Write out the lines from the top of the material through the line with "const RIB_END_SLOPE = 1.2;", exactly and with nothing added.

RECORD SET ->
####################
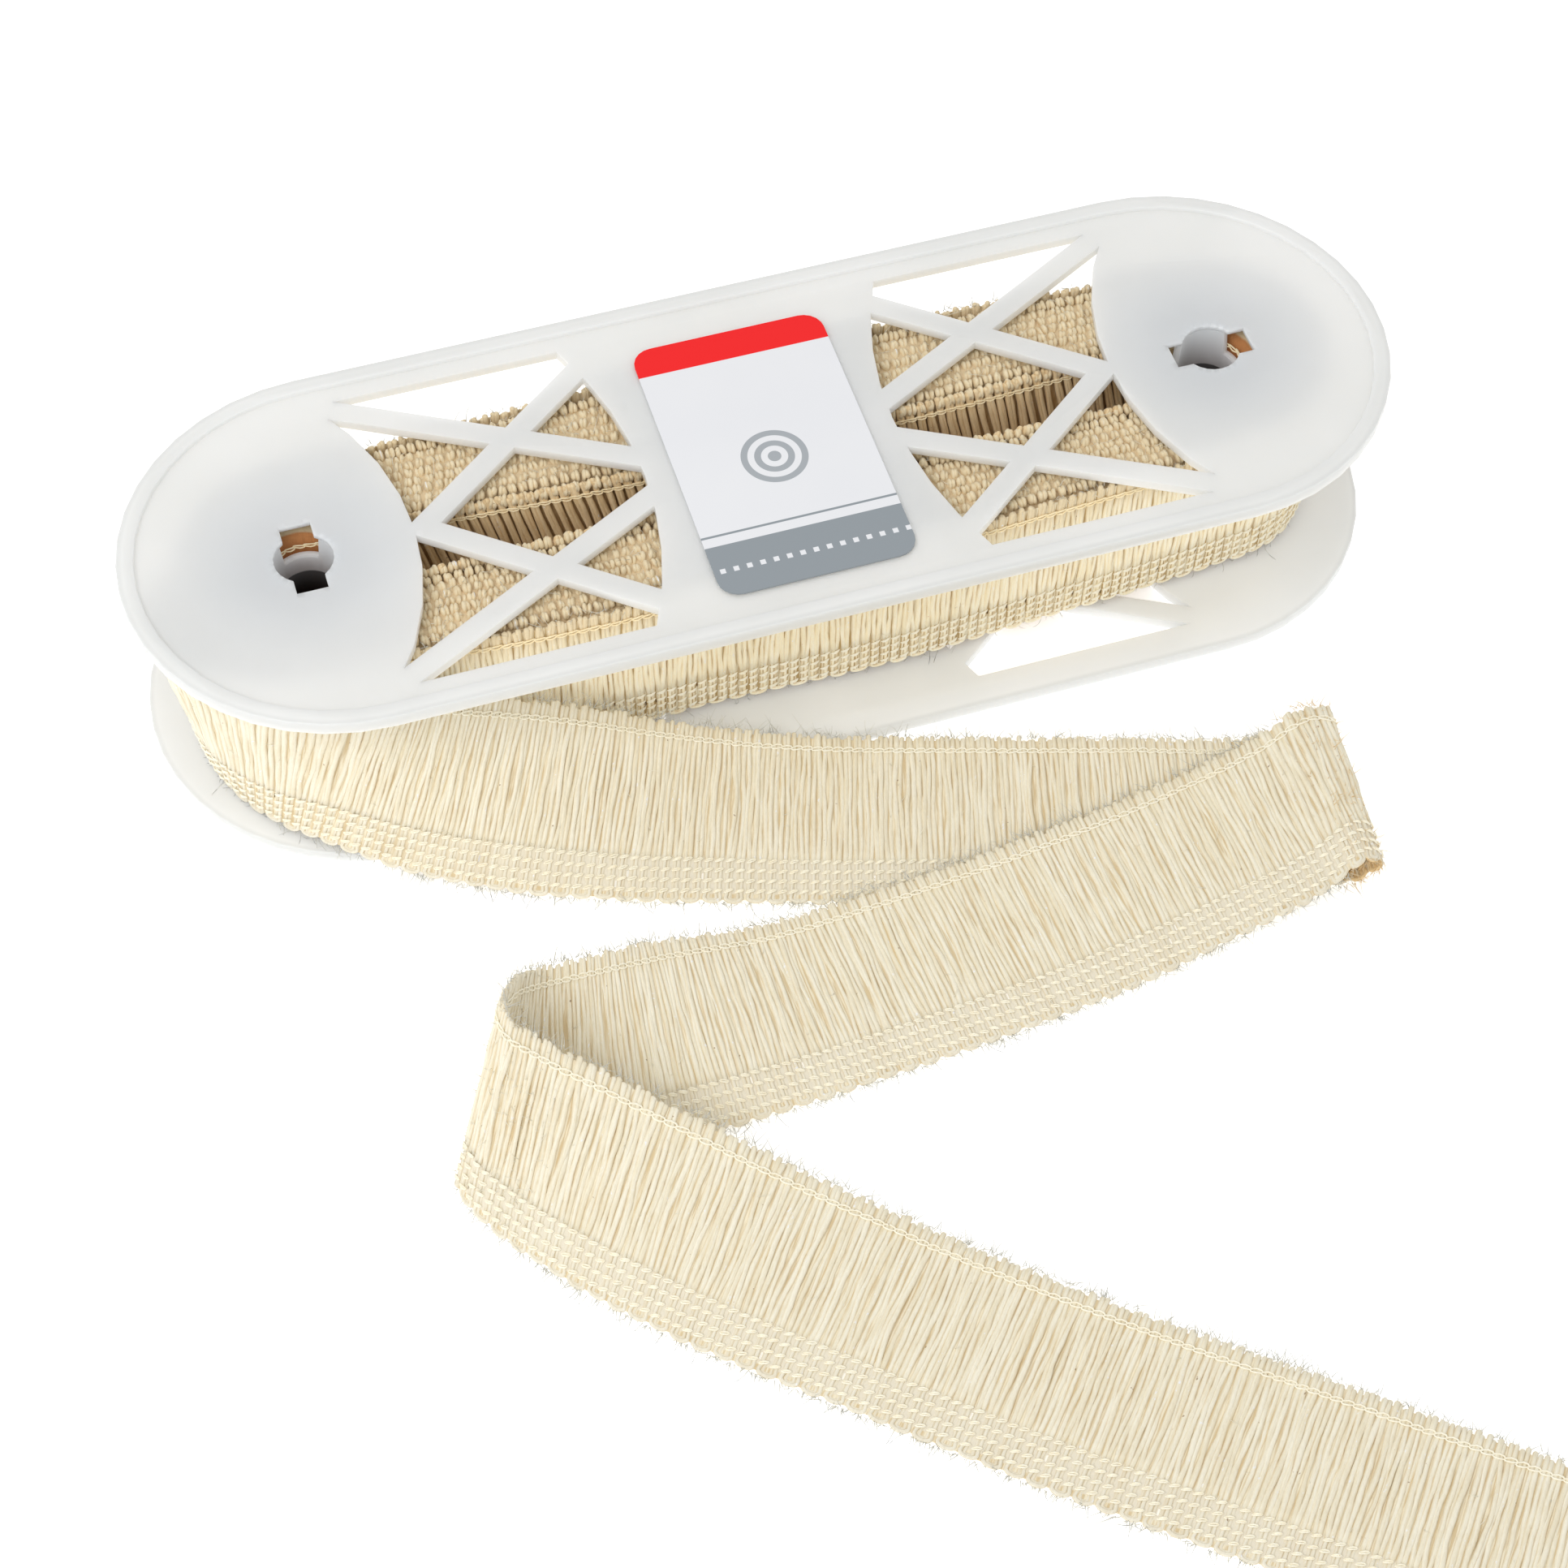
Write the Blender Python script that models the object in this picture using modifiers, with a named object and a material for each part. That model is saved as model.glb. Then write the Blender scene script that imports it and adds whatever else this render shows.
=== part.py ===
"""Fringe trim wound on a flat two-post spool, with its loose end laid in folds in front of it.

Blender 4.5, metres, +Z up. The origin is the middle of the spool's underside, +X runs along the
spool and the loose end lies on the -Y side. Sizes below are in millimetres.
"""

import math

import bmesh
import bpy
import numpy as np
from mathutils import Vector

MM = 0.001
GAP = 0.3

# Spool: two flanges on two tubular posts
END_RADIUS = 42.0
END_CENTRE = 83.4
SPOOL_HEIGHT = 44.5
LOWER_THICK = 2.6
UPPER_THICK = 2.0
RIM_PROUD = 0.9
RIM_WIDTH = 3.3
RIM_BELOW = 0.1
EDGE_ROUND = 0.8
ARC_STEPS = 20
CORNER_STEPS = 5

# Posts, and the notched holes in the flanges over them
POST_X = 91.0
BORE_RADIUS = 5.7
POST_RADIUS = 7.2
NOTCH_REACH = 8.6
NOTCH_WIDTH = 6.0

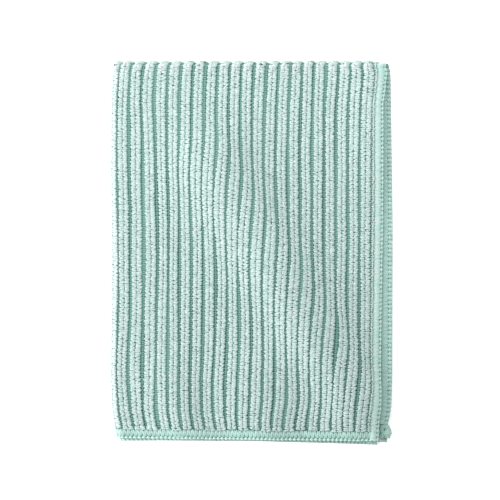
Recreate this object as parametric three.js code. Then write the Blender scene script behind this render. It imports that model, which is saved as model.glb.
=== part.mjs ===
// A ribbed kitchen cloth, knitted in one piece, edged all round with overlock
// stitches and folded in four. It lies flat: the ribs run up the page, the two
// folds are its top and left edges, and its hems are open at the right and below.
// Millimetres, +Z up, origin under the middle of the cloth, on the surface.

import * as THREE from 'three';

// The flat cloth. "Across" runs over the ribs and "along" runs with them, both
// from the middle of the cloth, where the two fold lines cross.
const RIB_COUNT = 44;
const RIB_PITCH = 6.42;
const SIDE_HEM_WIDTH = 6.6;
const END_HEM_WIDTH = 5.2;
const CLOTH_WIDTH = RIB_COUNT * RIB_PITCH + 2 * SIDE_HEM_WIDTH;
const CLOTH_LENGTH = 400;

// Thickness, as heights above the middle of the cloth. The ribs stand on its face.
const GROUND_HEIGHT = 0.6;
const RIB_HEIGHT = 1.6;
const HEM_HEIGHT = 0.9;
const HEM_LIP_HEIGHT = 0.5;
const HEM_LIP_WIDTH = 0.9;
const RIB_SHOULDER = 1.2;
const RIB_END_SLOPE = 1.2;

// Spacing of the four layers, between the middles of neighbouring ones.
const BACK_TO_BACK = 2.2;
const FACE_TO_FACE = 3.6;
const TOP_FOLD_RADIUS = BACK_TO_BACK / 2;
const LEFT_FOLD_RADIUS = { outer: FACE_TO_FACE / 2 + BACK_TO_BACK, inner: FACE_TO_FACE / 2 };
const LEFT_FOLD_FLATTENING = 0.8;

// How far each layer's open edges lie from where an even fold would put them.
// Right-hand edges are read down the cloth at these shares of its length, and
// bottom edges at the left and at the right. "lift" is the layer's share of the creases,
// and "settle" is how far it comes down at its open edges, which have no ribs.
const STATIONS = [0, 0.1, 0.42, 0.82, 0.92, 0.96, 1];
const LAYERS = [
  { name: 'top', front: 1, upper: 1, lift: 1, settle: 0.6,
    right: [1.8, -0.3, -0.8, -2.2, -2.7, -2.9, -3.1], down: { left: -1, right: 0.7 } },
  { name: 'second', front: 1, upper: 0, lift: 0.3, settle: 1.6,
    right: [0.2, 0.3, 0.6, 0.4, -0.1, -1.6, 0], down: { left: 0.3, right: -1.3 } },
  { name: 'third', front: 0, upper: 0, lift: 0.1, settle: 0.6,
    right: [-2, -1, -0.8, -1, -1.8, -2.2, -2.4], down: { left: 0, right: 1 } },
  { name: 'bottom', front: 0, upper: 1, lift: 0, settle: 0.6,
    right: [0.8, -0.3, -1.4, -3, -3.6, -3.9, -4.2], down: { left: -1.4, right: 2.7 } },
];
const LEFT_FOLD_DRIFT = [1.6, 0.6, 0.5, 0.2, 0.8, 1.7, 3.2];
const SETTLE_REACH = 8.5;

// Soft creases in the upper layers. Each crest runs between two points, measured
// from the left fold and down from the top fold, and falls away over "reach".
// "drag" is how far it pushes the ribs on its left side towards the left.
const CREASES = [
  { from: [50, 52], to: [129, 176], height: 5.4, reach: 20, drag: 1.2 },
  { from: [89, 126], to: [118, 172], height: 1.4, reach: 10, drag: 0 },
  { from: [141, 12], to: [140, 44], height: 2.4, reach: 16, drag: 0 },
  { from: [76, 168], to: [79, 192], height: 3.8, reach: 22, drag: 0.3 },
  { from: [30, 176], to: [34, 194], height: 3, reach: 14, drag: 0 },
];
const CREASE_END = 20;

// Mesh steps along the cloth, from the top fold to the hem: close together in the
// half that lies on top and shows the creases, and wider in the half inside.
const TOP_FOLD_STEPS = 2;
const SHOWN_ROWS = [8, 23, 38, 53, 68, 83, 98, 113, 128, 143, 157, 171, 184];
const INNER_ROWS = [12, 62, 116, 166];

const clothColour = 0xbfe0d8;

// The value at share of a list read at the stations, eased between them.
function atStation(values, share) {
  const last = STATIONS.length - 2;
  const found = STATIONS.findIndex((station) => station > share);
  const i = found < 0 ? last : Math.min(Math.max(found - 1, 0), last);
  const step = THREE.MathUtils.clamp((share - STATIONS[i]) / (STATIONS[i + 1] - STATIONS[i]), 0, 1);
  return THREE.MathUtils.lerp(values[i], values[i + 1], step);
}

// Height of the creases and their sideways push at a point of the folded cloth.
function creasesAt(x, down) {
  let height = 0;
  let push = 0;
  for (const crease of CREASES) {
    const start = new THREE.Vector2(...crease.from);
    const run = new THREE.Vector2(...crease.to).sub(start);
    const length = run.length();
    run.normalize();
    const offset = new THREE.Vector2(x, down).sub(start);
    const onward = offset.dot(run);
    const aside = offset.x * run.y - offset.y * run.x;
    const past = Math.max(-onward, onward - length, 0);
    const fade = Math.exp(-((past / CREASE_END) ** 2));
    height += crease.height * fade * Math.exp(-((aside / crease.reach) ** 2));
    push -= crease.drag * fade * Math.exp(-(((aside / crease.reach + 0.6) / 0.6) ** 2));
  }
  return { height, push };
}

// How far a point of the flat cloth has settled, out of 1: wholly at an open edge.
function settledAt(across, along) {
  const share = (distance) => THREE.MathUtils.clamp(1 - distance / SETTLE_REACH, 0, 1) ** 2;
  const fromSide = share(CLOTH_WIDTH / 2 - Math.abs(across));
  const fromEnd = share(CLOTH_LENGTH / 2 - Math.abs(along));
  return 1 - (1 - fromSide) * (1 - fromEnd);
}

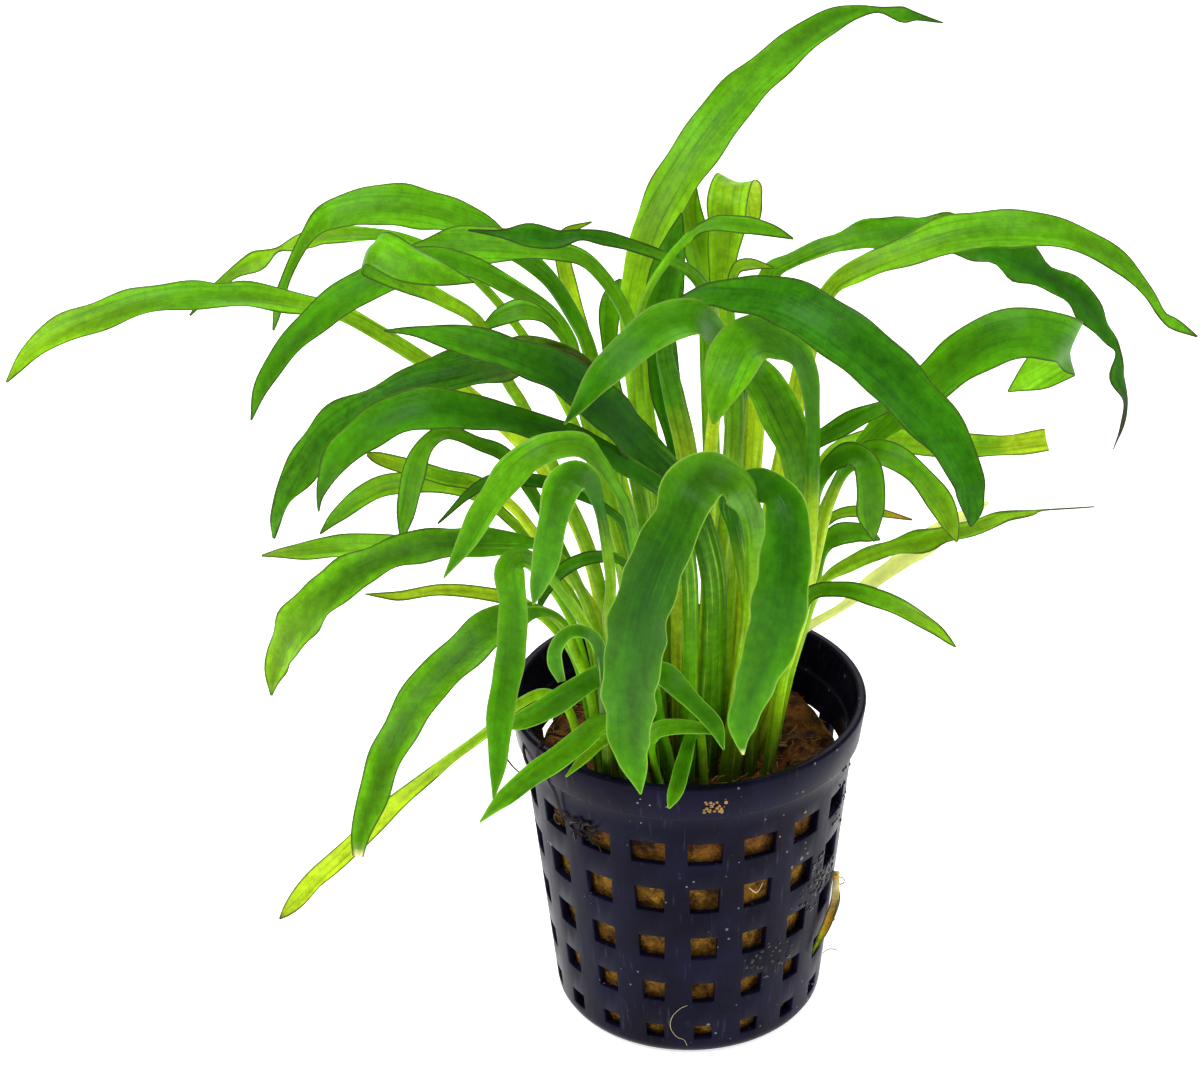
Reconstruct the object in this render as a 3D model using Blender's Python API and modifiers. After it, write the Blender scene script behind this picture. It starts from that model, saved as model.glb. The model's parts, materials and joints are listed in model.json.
####################
FINAL RESULT ->
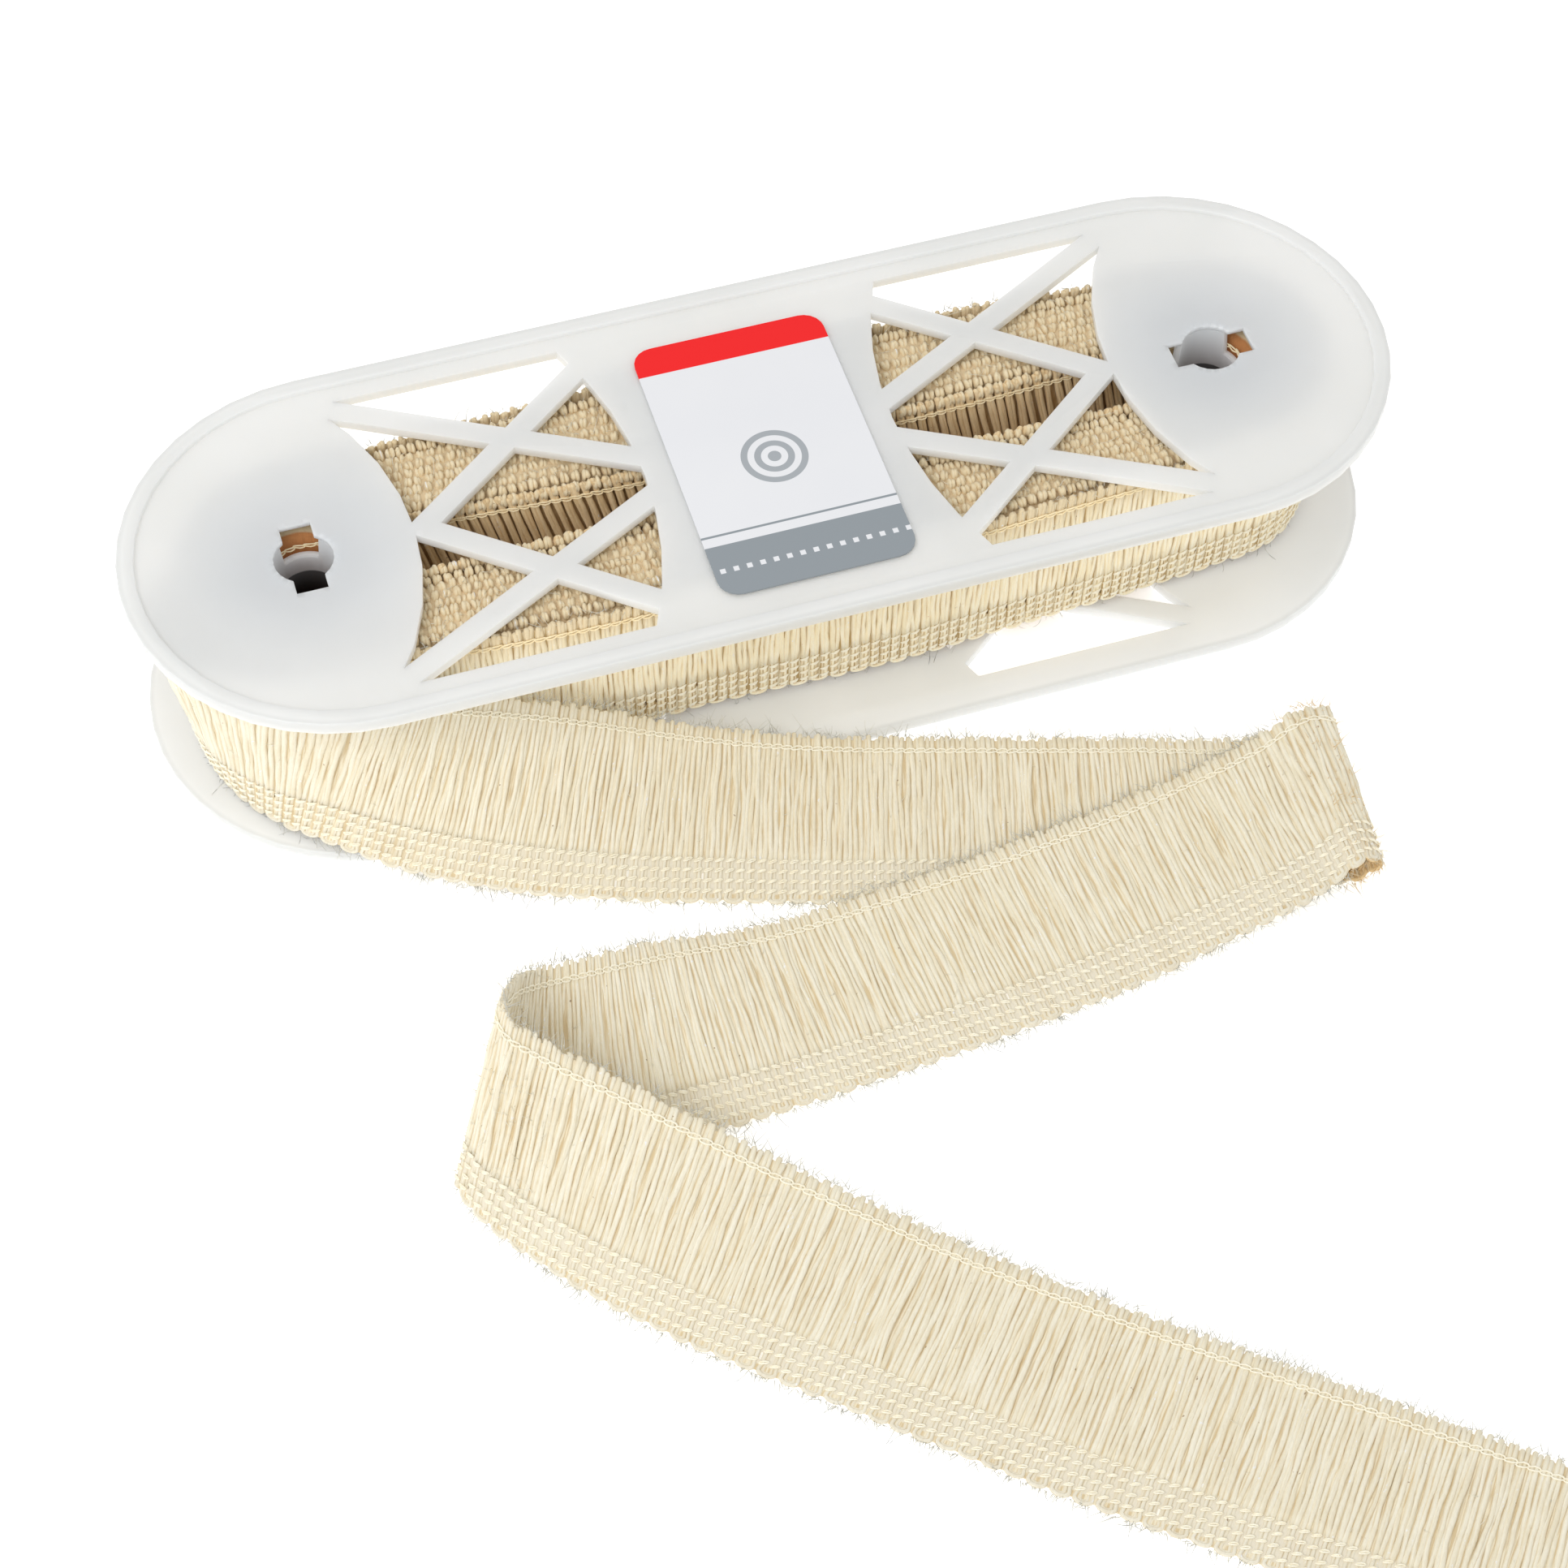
Write the Blender Python script that models the object in this picture using modifiers, with a named object and a material for each part. That model is saved as model.glb. Then write the Blender scene script that imports it and adds whatever else this render shows.
=== part.py ===
"""Fringe trim wound on a flat two-post spool, with its loose end laid in folds in front of it.

Blender 4.5, metres, +Z up. The origin is the middle of the spool's underside, +X runs along the
spool and the loose end lies on the -Y side. Sizes below are in millimetres.
"""

import math

import bmesh
import bpy
import numpy as np
from mathutils import Vector

MM = 0.001
GAP = 0.3

# Spool: two flanges on two tubular posts
END_RADIUS = 42.0
END_CENTRE = 83.4
SPOOL_HEIGHT = 44.5
LOWER_THICK = 2.6
UPPER_THICK = 2.0
RIM_PROUD = 0.9
RIM_WIDTH = 3.3
RIM_BELOW = 0.1
EDGE_ROUND = 0.8
ARC_STEPS = 20
CORNER_STEPS = 5

# Posts, and the notched holes in the flanges over them
POST_X = 91.0
BORE_RADIUS = 5.7
POST_RADIUS = 7.2
NOTCH_REACH = 8.6
NOTCH_WIDTH = 6.0

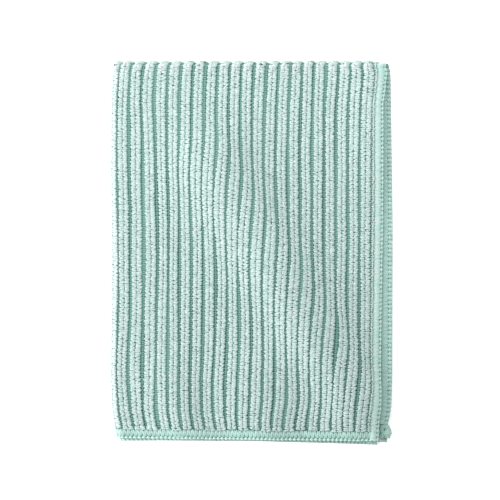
Recreate this object as parametric three.js code. Then write the Blender scene script behind this render. It imports that model, which is saved as model.glb.
=== part.mjs ===
// A ribbed kitchen cloth, knitted in one piece, edged all round with overlock
// stitches and folded in four. It lies flat: the ribs run up the page, the two
// folds are its top and left edges, and its hems are open at the right and below.
// Millimetres, +Z up, origin under the middle of the cloth, on the surface.

import * as THREE from 'three';

// The flat cloth. "Across" runs over the ribs and "along" runs with them, both
// from the middle of the cloth, where the two fold lines cross.
const RIB_COUNT = 44;
const RIB_PITCH = 6.42;
const SIDE_HEM_WIDTH = 6.6;
const END_HEM_WIDTH = 5.2;
const CLOTH_WIDTH = RIB_COUNT * RIB_PITCH + 2 * SIDE_HEM_WIDTH;
const CLOTH_LENGTH = 400;

// Thickness, as heights above the middle of the cloth. The ribs stand on its face.
const GROUND_HEIGHT = 0.6;
const RIB_HEIGHT = 1.6;
const HEM_HEIGHT = 0.9;
const HEM_LIP_HEIGHT = 0.5;
const HEM_LIP_WIDTH = 0.9;
const RIB_SHOULDER = 1.2;
const RIB_END_SLOPE = 1.2;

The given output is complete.